Money. Money. Money.
As I noted last week, many schools don’t have a strong sense that adjuncts write. (Okay, that’s putting it mildly…) As a result, they don’t provide much funding for conference attendance. Actually, that too is putting it mildly. Many schools provide no funds at all to support academic research/writing by adjuncts. Those funds are reserved for full-time faculty. It seems part of the general mindset that adjuncts aren’t real faculty, and/or that they aren’t really part of the institution where they teach.
However, some schools do support adjunct scholarship both psychologically and financially. These schools are institutions that have reconfigured how they think about academic labor; a number of them accent online education, and expect adjuncts to play a major role in their institutions, and plan accordingly.

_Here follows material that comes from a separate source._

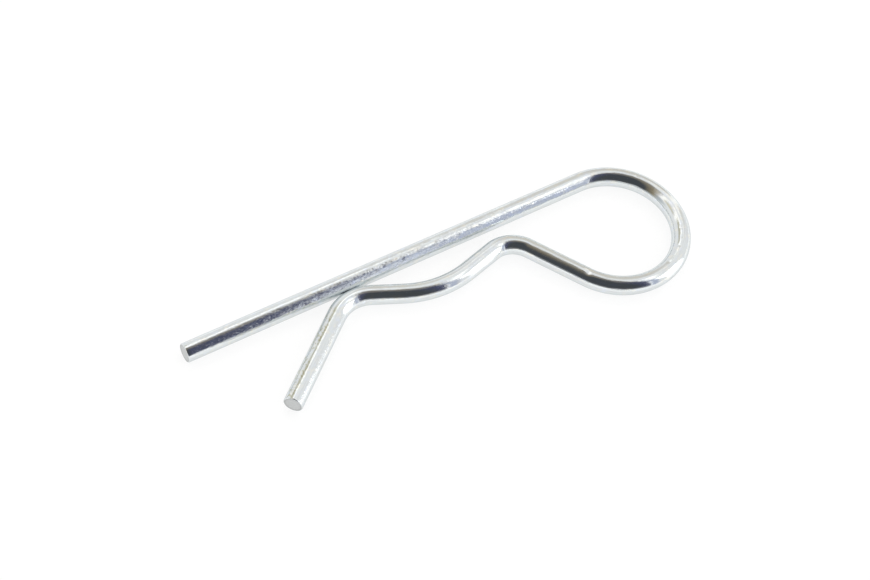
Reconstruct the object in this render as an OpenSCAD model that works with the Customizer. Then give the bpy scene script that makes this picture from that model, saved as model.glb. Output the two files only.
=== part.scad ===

For example, Baker College, whose home campus is in Michigan, has a thriving online program. Officials make funds available to adjuncts on a case-by-case basis for presenting papers at conferences. They also actively solicit research by faculty that relates directly to teaching and/or that would directly benefit Baker students.
Upper Iowa University makes research funds available to adjuncts. The University of Phoenix provides funds not just for conference presentations, but in the form of honorariums for academic publications. Granted, the $200 for each publication won’t pay the rent or take the place of tenure, but University of Phoenix adjuncts who publish can accumulate up to four of these each year (for publishing or presentations), and that helps buy time to research and write.
Each of these schools mentioned also supports publications socially/emotionally; school officials publicize papers and/or presentations, and send congratulatory emails.
The funding policies at some of these schools also reflect a shifting attitude toward academic labor/the academic market in general. That is to say, in addition to supporting research and faculty development, some of these schools speak directly of faculty publications as branding/promoting a school’s brand. For an adjunct who’s also a scholar, the distinction in the short run may be moot; he or she may actually be better served by this more business-like approach to publishing than by attitudes at more traditional schools. In the longer run, this is part of a larger shift in what publication means for academics.